(Given material)
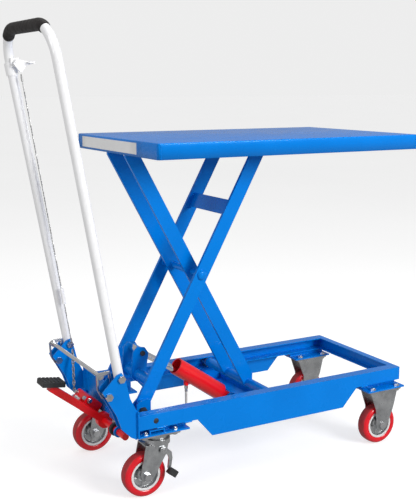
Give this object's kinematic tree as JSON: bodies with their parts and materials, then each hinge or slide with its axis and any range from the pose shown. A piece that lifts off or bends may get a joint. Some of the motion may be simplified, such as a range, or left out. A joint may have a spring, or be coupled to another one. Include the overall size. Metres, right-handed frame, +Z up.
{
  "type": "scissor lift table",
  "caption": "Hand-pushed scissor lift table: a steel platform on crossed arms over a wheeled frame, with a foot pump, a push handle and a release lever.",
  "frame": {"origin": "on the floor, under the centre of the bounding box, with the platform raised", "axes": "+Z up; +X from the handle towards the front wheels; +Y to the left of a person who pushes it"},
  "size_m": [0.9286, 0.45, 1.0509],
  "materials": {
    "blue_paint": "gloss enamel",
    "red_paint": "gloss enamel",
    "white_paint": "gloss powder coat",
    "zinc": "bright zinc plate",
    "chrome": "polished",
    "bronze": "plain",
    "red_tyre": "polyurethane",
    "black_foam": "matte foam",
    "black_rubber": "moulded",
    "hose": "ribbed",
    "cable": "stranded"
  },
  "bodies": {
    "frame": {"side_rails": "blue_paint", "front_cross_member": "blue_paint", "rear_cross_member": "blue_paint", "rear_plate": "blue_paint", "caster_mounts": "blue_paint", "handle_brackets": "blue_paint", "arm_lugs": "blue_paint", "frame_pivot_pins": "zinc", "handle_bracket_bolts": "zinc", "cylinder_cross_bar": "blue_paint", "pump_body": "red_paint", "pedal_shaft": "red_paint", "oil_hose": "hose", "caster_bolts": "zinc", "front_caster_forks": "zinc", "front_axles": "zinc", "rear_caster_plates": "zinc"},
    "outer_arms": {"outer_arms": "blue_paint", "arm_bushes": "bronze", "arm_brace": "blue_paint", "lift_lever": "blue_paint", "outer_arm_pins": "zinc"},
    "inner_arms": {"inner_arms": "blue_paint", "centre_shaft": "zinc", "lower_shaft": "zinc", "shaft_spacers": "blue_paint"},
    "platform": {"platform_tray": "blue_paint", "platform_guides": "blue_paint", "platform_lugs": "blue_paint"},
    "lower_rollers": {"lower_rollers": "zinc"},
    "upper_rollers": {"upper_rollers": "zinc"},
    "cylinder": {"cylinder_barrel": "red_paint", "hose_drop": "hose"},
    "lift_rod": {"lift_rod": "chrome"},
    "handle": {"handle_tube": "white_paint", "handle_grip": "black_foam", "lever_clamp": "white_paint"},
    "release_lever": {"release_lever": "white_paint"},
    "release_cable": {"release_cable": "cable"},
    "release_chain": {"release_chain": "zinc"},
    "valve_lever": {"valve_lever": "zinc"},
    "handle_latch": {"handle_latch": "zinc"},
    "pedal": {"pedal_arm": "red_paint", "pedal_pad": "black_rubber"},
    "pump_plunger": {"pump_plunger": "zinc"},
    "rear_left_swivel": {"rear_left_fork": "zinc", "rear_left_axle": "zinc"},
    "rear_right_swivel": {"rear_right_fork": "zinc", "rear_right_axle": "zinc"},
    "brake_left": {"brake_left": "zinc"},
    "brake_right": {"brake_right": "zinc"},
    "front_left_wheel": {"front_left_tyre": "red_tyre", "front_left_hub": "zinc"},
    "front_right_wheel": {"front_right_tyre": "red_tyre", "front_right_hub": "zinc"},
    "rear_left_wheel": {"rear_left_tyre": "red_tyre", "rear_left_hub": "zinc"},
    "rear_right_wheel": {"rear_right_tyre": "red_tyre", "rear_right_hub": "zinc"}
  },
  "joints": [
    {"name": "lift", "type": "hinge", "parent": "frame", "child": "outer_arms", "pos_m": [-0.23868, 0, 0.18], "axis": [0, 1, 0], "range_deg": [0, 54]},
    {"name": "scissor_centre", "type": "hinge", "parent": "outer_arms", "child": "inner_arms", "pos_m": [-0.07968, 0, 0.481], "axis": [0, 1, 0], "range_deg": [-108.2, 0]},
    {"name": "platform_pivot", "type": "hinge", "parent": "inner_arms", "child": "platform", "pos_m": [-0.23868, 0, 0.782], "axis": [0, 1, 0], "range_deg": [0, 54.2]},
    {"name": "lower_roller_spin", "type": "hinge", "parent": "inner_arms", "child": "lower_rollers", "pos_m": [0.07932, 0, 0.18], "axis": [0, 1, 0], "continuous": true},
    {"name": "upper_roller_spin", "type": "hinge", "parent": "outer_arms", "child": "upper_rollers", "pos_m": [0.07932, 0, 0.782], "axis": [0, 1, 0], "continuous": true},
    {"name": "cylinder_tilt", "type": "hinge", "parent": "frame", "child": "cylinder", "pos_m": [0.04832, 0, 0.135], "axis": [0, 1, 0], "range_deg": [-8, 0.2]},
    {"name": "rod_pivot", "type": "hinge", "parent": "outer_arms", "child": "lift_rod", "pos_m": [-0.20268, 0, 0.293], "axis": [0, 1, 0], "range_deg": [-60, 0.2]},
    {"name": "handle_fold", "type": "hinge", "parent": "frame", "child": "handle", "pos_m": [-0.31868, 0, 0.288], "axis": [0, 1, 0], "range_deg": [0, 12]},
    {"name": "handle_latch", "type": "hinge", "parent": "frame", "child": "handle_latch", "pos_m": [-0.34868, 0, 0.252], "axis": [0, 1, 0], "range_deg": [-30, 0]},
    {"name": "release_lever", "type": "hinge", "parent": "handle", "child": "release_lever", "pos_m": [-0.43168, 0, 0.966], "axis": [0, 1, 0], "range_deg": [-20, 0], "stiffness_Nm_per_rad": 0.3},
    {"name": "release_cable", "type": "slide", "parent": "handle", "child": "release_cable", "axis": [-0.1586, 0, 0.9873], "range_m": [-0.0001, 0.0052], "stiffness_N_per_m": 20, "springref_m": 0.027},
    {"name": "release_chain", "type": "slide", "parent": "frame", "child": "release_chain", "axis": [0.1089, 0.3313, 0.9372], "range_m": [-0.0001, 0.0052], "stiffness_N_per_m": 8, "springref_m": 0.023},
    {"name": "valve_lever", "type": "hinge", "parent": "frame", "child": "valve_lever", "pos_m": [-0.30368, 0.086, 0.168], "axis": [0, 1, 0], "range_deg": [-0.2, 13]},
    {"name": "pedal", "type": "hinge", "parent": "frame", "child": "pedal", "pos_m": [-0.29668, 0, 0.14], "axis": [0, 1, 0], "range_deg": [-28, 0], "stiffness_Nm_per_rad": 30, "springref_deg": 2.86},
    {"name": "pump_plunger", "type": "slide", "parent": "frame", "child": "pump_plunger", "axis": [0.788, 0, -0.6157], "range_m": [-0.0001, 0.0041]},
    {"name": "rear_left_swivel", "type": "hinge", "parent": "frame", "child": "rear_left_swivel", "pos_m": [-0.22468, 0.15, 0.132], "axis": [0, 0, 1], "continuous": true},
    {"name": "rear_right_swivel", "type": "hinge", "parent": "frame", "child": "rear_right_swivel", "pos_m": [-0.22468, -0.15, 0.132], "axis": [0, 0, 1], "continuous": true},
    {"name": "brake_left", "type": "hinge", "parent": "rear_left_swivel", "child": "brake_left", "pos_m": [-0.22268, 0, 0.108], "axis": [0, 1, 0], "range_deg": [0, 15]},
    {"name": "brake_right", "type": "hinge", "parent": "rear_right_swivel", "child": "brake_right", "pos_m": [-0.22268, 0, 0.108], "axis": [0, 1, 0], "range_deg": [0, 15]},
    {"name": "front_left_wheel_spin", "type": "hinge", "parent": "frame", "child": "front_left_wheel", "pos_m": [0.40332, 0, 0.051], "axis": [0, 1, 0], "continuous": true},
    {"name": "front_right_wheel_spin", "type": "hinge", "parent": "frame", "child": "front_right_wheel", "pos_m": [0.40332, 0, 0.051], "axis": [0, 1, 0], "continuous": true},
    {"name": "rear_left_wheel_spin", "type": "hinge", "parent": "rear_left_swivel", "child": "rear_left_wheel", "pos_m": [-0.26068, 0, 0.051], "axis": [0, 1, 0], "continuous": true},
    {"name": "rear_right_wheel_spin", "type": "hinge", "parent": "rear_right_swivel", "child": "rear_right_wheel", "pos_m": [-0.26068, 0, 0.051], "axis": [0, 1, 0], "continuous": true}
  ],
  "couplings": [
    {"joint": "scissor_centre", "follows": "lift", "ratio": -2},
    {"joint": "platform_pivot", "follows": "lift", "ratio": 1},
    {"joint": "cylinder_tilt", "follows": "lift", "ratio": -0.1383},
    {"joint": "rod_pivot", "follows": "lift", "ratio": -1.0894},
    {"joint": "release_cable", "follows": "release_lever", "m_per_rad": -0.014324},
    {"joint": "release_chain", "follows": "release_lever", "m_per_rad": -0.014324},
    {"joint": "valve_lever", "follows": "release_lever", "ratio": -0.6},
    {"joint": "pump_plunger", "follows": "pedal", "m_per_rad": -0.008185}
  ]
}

(Your goal)
Which lines of the material contain the string "bodies"? List each of them.

(Exercise response)
Give this object's kinematic tree as JSON: bodies with their parts and materials, then each hinge or slide with its axis and any range from the pose shown. A piece that lifts off or bends may get a joint. Some of the motion may be simplified, such as a range, or left out. A joint may have a spring, or be coupled to another one. Include the overall size. Metres, right-handed frame, +Z up.
  "bodies": {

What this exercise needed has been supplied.